Ditto for his role and impact in the building of what turned out at the time to be Nigeria’s first people-owned and real national party, the Social Democratic Party (SDP). While admitting that  Anenih played a significant role in the consolidation of SDP as an agent of Shehu YarÁdua his godfather at the time, he accused Anenih of being instrumental to the internal subversion of Abiola’s June 12 1993 presidential victory.

Akin did not mention how Abiola’s political reflexes contributed significantly to the post-June-12 events.  His trip to the US without telling even his Deputy, and his justification of same by saying that a bird does not warn another that the hunter’s stone is hurtling towards them before fleeing for safety did not help matters.

He also did not mention the statement of the Ooni of Ife on national television, after meeting with Babangida and the cream of the Yoruba Nation. His “We met with the man. We asked him what happened, we spent many hours with him, and the man was making a lot of sense. Yes, he was talking sense”.

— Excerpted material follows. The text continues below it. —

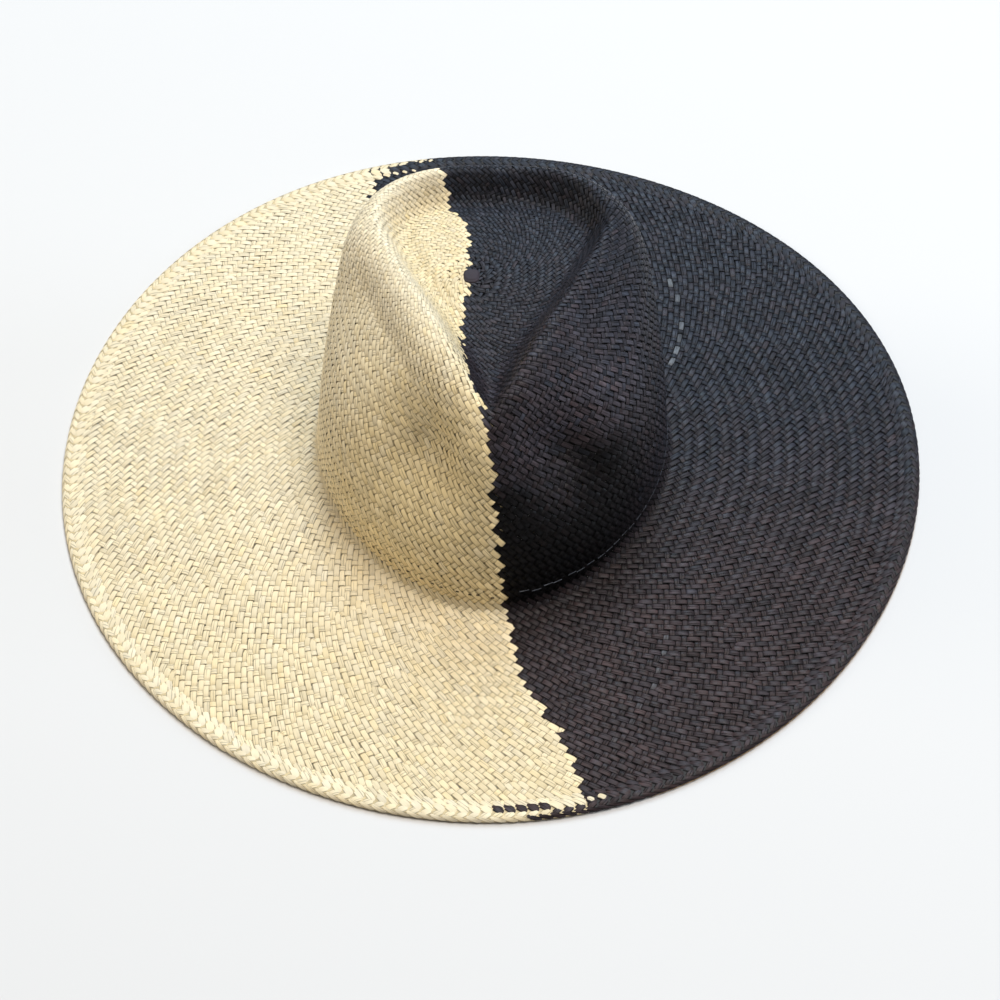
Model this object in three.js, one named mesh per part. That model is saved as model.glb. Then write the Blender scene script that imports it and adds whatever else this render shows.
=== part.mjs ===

The later attempt to deny this statement failed because the NTA simply replayed the recorded statement, with South West Elders surrounding the Ooni as he spoke.

Does the description of Anenih as “a connoisseur of power who knew how to position himself as indispensable to the quests of his sponsors to capture and retain political power, mostly incumbent rulers” amount to an indictment? To say that he lacked “autonomy of influence”, but “was as strong as his superiors wanted him to be” is not an indictment either.

When we are further told that “His political career reflects a dependency on the existing power structures, akin to the role of a consigliere in organized crime—strategically positioned but ultimately subordinate to those in command” I ask: is it not the absence of this that has brought the PDP to where it is today?

And would it be the better for it if it had one?

As for the evolution of the Nigerian political state and its history, that would be a matter for another day. For now and on the matter under reference here, I have this to say:

Public comments about individuals, living or dead, will always present interesting perspectives across a wide spectrum. So, whence and where does the voice of the people become “The Voice of God”? Not on matters of this nature.

Chief Tony Anenih has lived his life and gone. Let us all live ours, hopefully living for something and being remembered for something eventually.